Surprising then that this isn’t a harem setup, not in the traditional sense at least. Certainly for a while Makoto is the only XY chromosome carrier and the baffling overtures of Meme, his shrewd and sprightly Aunt, are a concern but at the end of the day there is only one girl who chases after Makoto with romantic interest in mind. Erio, the blue-haired poster child of the series, is his cousin which usually isn’t enough to stop anime turning the fuzzy feelings dial up to 11, however their relationship is played as familial and respectful rather than amorous. She is however the focal point for the first half of the series, Makoto having moved in with his aunt and her when his parents go to work overseas. He finds Erio tie-wrapped in a futon, lounging around the house and curiously absent from school despite the presence of her school uniform.

This storyline - Erio coming out of her literal and metaphorical padded shell and into the harsh world - seems like it represents the entirety of what the series has to offer. Instead, it acts as a teaser for the theme of the second half of the series, that of fighting against apathy and moving forward, however little. I’m fairly certain that’s the theme at least, but given that its applied with such a light touch to such a interestingly constructed plot, it could be all about aliens and espers like the OVA episode implies and I probably wouldn’t know about it.

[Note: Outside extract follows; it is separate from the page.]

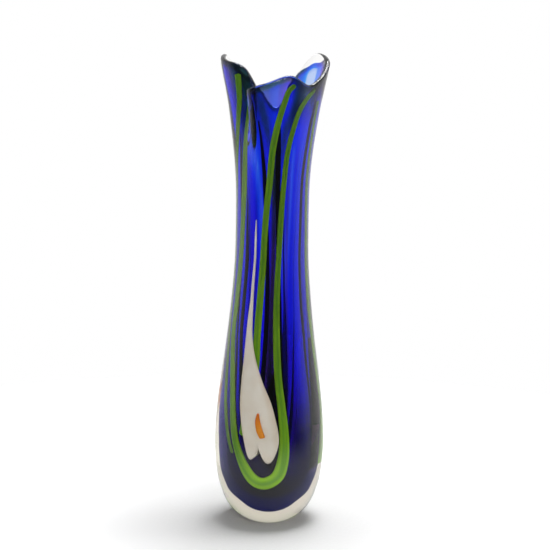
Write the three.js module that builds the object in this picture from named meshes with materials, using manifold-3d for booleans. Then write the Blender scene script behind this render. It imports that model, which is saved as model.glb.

That’s not a criticism, bludgeoning your audience with messages and analogies is a surefire way to hobble pacing, but the fact that Erio could possibly be an alien and Makoto is inching forward with this life are somewhat lost during the middle third of the series. It’s the same third that neatly slots together a handful of storylines almost without you realising it’s doing it. So although the primary story follows Makoto as he bimbles around town, acting out scenes from ET with Erio; another, meanwhile, is about Ryuushi Ryuuko with her unique outlook getting to know Makoto better; elsewhere still we are introduced to Meme’s daily life, and so on. The trick to this feat of storytelling lies in using its peculiar style - all hidden meanings and knowing phrases - to obscure the grander story playing out. A “grand” story of bottle rockets, infirmed old ladies and a man with a cow tag for an earring. It’s quirky and for the most part it works because the individual stories stand well on their own without knowledge of the others happening concurrently. It also doesn't hurt that the characters have enough personality to steer away from some of the standard anime-romance tropes.

So Ryuushi Ryuuko is willing to put herself out there for Makoto - talking with him on the phone, inviting him to her basketball games - in spite of her own lack of confidence and in contrast to her otherwise idiosyncratic mannerisms. Correspondingly, Maekawa’s stoic and hard to read characteristics juxtapose her weak constitution and outlandish costumes. Fundamentally though it comes down to what the pint-sized spaceman that appears in the closing episodes says: it’s about moving forward if even imperceptibly.

Of course she says it’s moving towards people becoming psychic which ties in with the aliens and espers (oh my!) plot thread that acts as a veneer over all this talk of apathy and self-improvement. It’s an angle that’s not played up all too much after Erio’s role as protagonist wanes but does provide for lovely opening and ending themes, the latter of which sung by the wonderfully eccentric Etsuko Yakushimaru. The finale of the series though, ignoring the OVA only episode, does seem to sneak up on the story which just seems to be spinning up, although it is at least consistent with the episodes that preceded it rather than opting for a grand finale.

It leaves Denpa Onna as a quiet, unconventional but strangely pleasant series that is memorable for more than it’s glittering girls and flowing hair. It gently prods the torpid and lackadaisical side of people - especially teenagers - with the idea that doing something, regardless of the outcome, is better than doing nothing and hiding away. Even if you have to assign a point system to stimulate yourself into doing it.